*Data section*.
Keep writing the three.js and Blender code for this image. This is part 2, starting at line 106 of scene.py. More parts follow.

==

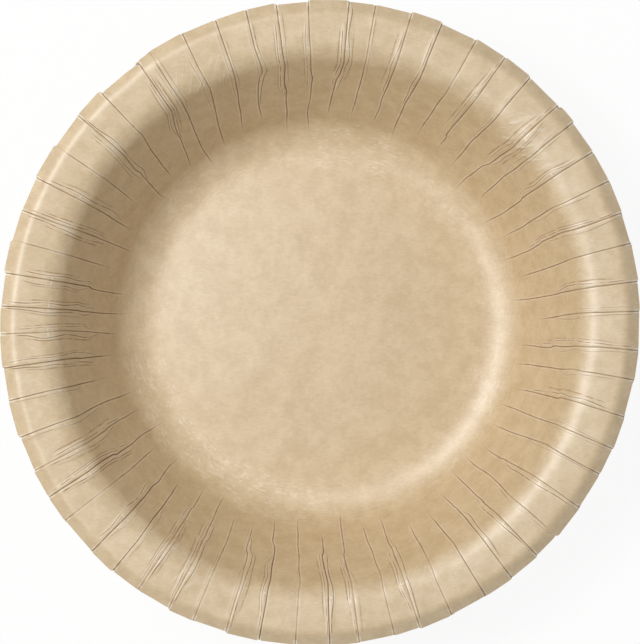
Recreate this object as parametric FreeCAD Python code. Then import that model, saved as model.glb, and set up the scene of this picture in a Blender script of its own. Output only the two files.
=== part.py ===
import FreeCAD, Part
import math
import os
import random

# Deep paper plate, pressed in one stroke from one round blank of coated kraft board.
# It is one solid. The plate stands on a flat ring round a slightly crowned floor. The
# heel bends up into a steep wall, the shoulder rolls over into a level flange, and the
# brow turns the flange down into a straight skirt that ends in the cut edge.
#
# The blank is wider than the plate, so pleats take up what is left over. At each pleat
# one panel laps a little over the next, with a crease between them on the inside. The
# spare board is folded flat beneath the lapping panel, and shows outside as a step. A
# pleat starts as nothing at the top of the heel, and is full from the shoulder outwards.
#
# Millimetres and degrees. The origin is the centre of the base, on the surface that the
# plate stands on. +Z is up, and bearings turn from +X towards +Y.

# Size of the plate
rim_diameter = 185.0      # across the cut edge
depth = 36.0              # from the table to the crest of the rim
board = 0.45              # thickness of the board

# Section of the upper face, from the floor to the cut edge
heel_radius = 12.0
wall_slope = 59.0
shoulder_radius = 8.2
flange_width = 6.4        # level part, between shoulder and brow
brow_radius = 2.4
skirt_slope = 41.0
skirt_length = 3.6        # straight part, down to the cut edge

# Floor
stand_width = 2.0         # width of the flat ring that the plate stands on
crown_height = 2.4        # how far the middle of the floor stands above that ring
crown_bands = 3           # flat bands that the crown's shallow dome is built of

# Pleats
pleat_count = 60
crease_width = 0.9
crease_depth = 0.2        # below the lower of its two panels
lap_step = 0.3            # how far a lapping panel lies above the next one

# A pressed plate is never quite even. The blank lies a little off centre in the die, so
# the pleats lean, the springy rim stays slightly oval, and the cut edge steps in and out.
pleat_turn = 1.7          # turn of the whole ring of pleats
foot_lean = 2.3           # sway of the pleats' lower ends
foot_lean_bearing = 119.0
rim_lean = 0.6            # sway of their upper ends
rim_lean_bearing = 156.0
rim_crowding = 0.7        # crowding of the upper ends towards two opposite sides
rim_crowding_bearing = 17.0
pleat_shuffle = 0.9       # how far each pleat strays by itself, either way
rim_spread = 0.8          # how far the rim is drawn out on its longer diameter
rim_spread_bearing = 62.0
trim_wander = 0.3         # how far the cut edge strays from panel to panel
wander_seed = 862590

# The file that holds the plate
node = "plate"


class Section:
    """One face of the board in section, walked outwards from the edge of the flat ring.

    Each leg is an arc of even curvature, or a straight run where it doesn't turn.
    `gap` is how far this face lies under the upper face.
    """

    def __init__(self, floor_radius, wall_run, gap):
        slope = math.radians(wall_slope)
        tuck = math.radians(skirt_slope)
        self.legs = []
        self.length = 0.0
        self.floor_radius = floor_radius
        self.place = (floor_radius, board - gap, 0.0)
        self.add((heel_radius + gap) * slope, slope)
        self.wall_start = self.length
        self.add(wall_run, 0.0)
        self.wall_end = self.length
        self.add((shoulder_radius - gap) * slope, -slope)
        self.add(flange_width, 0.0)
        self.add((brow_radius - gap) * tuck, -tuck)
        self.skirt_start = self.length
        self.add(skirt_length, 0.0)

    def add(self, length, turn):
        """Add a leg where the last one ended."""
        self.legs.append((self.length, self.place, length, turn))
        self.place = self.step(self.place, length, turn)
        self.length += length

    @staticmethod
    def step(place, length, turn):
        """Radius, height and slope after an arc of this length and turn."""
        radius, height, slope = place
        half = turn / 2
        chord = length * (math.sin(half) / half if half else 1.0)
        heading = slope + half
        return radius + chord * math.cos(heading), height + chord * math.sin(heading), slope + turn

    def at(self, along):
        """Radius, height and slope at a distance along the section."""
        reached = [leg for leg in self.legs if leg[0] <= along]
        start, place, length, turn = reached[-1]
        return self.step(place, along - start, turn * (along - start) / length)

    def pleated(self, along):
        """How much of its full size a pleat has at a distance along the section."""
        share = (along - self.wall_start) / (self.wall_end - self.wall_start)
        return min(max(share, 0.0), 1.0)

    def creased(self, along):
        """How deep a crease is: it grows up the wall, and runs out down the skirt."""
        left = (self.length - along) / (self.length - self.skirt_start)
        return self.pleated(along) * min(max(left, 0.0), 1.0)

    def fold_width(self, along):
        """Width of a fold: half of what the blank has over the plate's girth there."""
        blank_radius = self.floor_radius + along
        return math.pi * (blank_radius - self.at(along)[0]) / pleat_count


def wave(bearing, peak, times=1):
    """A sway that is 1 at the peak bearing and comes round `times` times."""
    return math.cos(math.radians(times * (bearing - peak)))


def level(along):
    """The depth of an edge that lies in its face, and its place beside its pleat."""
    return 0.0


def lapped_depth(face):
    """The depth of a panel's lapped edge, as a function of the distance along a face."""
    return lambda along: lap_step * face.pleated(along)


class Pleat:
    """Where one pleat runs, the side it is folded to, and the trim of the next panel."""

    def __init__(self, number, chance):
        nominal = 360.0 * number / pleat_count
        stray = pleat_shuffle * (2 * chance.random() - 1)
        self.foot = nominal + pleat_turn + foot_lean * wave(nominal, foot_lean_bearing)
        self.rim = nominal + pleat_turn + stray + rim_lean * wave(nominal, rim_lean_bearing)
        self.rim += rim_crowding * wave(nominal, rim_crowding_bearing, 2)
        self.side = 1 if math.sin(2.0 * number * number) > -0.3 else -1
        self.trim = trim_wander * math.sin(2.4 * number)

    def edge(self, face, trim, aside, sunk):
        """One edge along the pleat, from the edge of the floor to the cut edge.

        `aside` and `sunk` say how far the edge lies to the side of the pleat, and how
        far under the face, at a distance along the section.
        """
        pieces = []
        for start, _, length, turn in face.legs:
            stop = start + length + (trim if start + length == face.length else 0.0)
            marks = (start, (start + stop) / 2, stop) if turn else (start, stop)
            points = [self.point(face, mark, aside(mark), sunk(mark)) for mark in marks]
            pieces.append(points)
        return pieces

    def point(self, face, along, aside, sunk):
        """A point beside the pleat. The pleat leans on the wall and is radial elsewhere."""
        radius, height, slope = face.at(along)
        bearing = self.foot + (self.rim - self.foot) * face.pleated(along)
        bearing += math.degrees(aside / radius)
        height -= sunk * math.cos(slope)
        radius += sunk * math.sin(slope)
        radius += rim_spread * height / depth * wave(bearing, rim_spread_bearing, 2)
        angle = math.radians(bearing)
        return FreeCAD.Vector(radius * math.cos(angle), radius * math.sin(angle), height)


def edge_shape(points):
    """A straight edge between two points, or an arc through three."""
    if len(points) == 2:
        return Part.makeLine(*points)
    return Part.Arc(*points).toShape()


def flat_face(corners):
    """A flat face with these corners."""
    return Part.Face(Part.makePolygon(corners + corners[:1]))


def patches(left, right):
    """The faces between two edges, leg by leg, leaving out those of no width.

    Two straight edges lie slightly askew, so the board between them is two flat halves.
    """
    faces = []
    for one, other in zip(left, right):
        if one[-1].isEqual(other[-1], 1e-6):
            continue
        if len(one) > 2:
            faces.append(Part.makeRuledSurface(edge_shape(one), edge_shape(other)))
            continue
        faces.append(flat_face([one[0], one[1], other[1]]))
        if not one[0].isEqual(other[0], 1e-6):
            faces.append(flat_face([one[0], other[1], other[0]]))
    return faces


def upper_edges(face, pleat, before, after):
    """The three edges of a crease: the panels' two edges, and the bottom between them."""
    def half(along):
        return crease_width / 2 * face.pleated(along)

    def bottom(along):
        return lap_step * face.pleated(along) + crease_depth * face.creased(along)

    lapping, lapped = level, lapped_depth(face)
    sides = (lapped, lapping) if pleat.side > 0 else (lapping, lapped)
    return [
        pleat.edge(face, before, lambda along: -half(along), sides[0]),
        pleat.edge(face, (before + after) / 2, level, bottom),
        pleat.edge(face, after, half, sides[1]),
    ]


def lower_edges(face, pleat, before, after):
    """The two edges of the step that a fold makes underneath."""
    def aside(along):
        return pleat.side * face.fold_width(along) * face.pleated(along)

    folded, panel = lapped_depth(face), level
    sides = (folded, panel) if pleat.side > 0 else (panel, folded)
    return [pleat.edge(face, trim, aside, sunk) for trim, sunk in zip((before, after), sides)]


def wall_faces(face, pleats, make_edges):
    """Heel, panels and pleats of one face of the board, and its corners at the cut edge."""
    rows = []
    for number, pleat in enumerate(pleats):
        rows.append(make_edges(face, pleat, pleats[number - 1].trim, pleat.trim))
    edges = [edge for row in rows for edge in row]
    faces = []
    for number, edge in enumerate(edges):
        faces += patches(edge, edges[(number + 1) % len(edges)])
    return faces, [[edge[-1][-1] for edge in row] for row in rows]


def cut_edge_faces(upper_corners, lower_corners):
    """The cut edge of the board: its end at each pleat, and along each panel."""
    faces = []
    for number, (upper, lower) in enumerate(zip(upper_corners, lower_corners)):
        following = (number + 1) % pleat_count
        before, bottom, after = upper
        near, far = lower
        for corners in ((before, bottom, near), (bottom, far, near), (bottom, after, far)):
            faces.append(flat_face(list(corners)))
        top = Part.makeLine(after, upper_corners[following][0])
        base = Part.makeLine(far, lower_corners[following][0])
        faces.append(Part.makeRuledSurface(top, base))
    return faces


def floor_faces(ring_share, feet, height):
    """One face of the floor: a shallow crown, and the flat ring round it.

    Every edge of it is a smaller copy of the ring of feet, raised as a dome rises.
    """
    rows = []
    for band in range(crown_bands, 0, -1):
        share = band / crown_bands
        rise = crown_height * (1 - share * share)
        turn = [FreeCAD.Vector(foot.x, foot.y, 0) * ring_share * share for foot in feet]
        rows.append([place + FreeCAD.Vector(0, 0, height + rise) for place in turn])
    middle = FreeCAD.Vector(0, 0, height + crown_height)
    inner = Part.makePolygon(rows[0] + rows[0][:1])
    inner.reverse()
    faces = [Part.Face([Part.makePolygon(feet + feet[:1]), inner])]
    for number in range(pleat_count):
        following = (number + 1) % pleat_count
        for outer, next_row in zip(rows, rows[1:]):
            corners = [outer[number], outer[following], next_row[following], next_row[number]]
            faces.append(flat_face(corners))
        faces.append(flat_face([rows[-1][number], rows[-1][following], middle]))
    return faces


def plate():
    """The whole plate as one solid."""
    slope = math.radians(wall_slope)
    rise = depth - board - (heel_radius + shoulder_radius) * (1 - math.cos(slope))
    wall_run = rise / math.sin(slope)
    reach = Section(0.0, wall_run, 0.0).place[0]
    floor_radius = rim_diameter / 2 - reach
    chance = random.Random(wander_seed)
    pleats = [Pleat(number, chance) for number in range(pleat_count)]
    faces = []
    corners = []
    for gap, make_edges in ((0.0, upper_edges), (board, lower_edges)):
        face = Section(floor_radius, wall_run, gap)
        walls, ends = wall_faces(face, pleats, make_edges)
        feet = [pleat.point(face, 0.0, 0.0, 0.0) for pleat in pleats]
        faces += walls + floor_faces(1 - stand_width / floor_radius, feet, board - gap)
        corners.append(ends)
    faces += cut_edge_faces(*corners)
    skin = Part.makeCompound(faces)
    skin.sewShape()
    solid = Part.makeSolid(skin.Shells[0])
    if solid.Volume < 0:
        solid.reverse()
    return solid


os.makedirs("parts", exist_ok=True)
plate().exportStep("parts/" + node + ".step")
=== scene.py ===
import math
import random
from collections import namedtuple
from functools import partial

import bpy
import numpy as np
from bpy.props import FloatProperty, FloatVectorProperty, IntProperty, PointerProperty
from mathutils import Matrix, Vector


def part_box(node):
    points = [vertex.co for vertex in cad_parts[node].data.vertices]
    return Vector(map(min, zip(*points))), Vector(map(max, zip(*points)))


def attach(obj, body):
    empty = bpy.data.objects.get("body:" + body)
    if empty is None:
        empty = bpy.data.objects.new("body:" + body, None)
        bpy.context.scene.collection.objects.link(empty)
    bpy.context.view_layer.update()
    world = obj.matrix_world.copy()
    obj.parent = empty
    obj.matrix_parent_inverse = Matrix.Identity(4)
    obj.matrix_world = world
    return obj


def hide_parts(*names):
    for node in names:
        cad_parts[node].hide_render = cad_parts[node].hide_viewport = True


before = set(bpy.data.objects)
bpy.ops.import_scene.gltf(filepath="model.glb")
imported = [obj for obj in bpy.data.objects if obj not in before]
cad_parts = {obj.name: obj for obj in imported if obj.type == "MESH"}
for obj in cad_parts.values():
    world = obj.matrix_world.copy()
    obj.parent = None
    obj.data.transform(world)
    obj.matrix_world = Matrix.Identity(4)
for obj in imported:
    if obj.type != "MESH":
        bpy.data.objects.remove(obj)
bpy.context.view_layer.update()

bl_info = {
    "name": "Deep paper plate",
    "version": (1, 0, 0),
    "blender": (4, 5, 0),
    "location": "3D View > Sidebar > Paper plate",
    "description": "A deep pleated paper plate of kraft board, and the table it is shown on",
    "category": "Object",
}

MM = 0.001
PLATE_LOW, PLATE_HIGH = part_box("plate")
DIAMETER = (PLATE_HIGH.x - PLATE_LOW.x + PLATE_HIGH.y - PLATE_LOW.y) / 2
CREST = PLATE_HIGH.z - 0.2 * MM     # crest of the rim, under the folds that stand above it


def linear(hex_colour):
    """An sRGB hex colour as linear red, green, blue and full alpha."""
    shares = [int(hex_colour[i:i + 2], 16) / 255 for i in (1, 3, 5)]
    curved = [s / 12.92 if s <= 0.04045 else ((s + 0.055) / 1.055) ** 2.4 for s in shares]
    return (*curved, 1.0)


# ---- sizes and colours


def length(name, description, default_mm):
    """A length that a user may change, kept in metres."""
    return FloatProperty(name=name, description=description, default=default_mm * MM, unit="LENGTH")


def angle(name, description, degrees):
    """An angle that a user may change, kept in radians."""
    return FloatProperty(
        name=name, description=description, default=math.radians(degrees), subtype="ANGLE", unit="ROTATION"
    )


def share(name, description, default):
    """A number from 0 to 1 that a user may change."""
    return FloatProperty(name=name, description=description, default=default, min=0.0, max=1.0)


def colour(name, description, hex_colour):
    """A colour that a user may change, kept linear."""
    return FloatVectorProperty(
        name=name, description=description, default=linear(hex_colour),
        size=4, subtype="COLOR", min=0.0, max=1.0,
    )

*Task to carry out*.
Print, from the entries above, the line with "solid = Part.makeSolid(skin.Shells[0])", the line with "obj.matrix_world = world" and all lines between them, exactly and with nothing else.

*The completed task*.
    solid = Part.makeSolid(skin.Shells[0])
    if solid.Volume < 0:
        solid.reverse()
    return solid


os.makedirs("parts", exist_ok=True)
plate().exportStep("parts/" + node + ".step")
=== scene.py ===
import math
import random
from collections import namedtuple
from functools import partial

import bpy
import numpy as np
from bpy.props import FloatProperty, FloatVectorProperty, IntProperty, PointerProperty
from mathutils import Matrix, Vector


def part_box(node):
    points = [vertex.co for vertex in cad_parts[node].data.vertices]
    return Vector(map(min, zip(*points))), Vector(map(max, zip(*points)))


def attach(obj, body):
    empty = bpy.data.objects.get("body:" + body)
    if empty is None:
        empty = bpy.data.objects.new("body:" + body, None)
        bpy.context.scene.collection.objects.link(empty)
    bpy.context.view_layer.update()
    world = obj.matrix_world.copy()
    obj.parent = empty
    obj.matrix_parent_inverse = Matrix.Identity(4)
    obj.matrix_world = world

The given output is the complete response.